With Fr. Mathew at the head the movement quickly spread. In March 1841 he reached Galway where for the first time he met Daniel O’Connell the Liberator, who was deeply impressed by the influence the friar aroused and wondered if he could enlist such a power in the Repeal Campaign. This hope he never realised because Fr. Mathew would not mix politics with the Total Abstinence Movement. In the same year he met an old school friend of his- Charles Bianconi – now a wealthy businessman and he placed his public transport at the friar’s disposal. A

A grand procession of the Total Abstinence Society held in Cork on Easter Monday 1842 was attended by Daniel O’Connell as Lord Mayor of Cork. Again Fr. Mathew resisted O’Connell’s advances to join the Repeal Movement and the Liberator’s high opinion of the friar is summed up in his declaration that he was ‘the most useful man Ireland had ever produced’. In August 1842 Fr. Mathew visited Scotland where he was received with great enthusiasm, and in the summer of 1843 he visited England. 

In 1849 he extended his mission to America arriving on Staten Island on 1st July. The ships of all nations at anchor in the harbour hung out their ensigns in greeting and the cheering was deafening. He visited 25 states while in America in spite of being seriously ill. While in Washington he was elected to a seat in the Bar of the United States Senate, an honour only once before bestowed on a foreigner, that being the Marquis de Lafayette. Due to his health deteriorating rapidly he departed for Ireland on 8th November 1851 where on Sunday 6th December 1851 he arrived in Cork to be greeted by a number of well wishers including his brother Charles. When he stepped from the train there was a gasp of surprise from the crowd at the appearance of his grey hair, pale, drawn face and feeble gait. To weak to address the crowd he departed with Charles for Lehenagh. He was relieved of his duties as Provincial and he resigned his superiorship of the Presentation and Ursuline Convents.
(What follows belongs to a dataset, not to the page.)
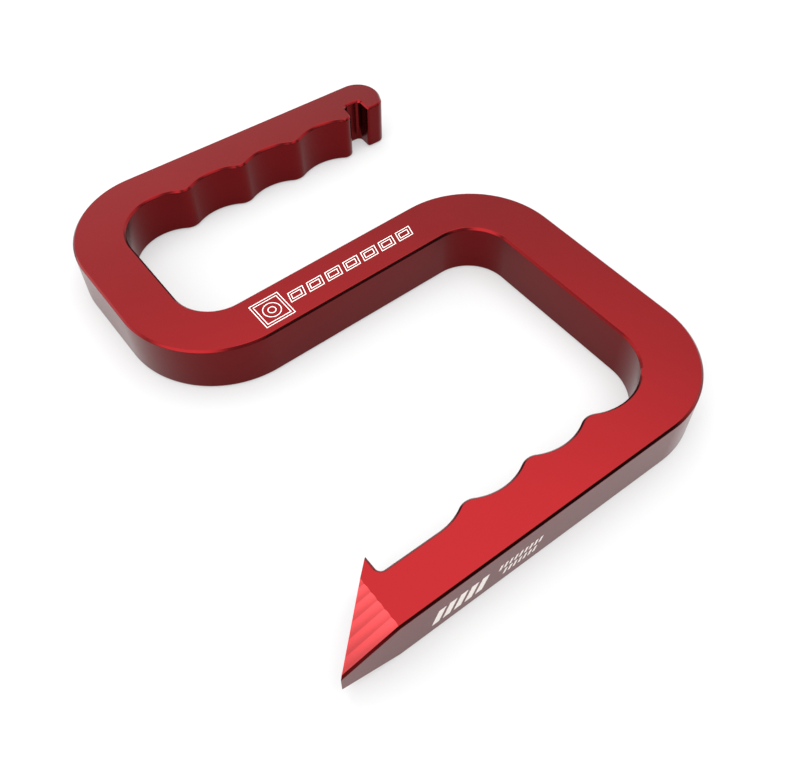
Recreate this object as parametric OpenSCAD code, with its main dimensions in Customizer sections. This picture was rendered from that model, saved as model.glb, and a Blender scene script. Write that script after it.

Increased suffering and the fear of burdening the household with his final illness made him insist on removing to Cobh Co. Cork, to a house run by a faithful follower, John Sullivan at 18, The Beach, on the sea front. One morning in November 1855 he went down with a stroke, which left him with only slight motion of the fingers. After he had been anointed his brother Charles, who was summoned from Lehenagh, asked, ‘Theobald, would you like to be buried with Frank and Tom in Tipperary?’ to which the dying man attempted to shake his head. ‘Is it in the cemetery?’, enquired Charles, meaning St. Joseph’s Cemetery, for which Fr. Mathew had been responsible; by a movement of the fingers assent was indicated. After several days of unconsciousness, ‘death came very peacefully on the feast of the Immaculate Conception, Monday 8th December 1856, in the sixty-seventh year of his age, the forty-fourth of his priesthood and the fifteenth of his Apostolate’.

Thousands came to pay respect to his remains which were clothed in the Capuchin habit as it lay before the high altar in the Church of the Holy Trinity. His funeral procession took an hour and a half to pass through the closed-down shuttered city. The Bishop of Cork recited the prayers over his grave at St. Joseph’s cemetery and his body was then laid to rest under the large stone cross which the friar himself had erected twenty six years before.

A few weeks after his death an enormous meeting of Cork citizens was called, with the object of perpetuating his memory. The erection of a suitable statue in a prominent position was agreed on. The subsequent death of the selected sculptor, John Hogan, caused a delay until Foley’s fine image was unveiled on October 1864; there, in its prominent position, it welcomes the visitor to Cork.

The Madrai Trough: Across the road from the statue is a shoe shop named Zarep and under the window is a water trough for dogs with an Irish Language inscription “Madrai” (Irish for Dogs).The building has an interesting history. Back in the 1940s it was a restaurant known as The Milk Bar which was owned by Knolly Stokes and his wife Christine. In those days life was more leisurely. To accommodate ladies who brought their dogs with them to town, a rail was erected outside the restaurant to which leads could be attached while the owners partook of refreshments inside. Christine got the idea that dogs should be catered for as well, so her husband asked the famous sculptor Seamus Murphy to cut a limestone trough with the inscription “Madrai”. Christine made sure a fresh water supply for the customers’ dogs and I trust, for the stray madrai also. Although this sculpture is not in the same league as some of Murphy’s major works such as ‘Dreamline’ the bust of Michael Collins in Fitzgerald Park, the very beautiful statue of St. Gobnait in Reilig Gobnatan in Baile Bhuirne  County Cork and the quaint and lifelike ‘Onion Seller’ in Bishop Lucey Park, The story goes that some time before his death, when he was asked what his favourite work was, he smiled and he replied; The “Madrai in Patrick Street.” The trough is easy to miss but thanks to the National Monuments Committee of Comhairle Cathrach Chorcai, a few years ago it became subject to a preservation order, so it will remain a curious and unique attraction on Cork’s main shopping street for many years to come.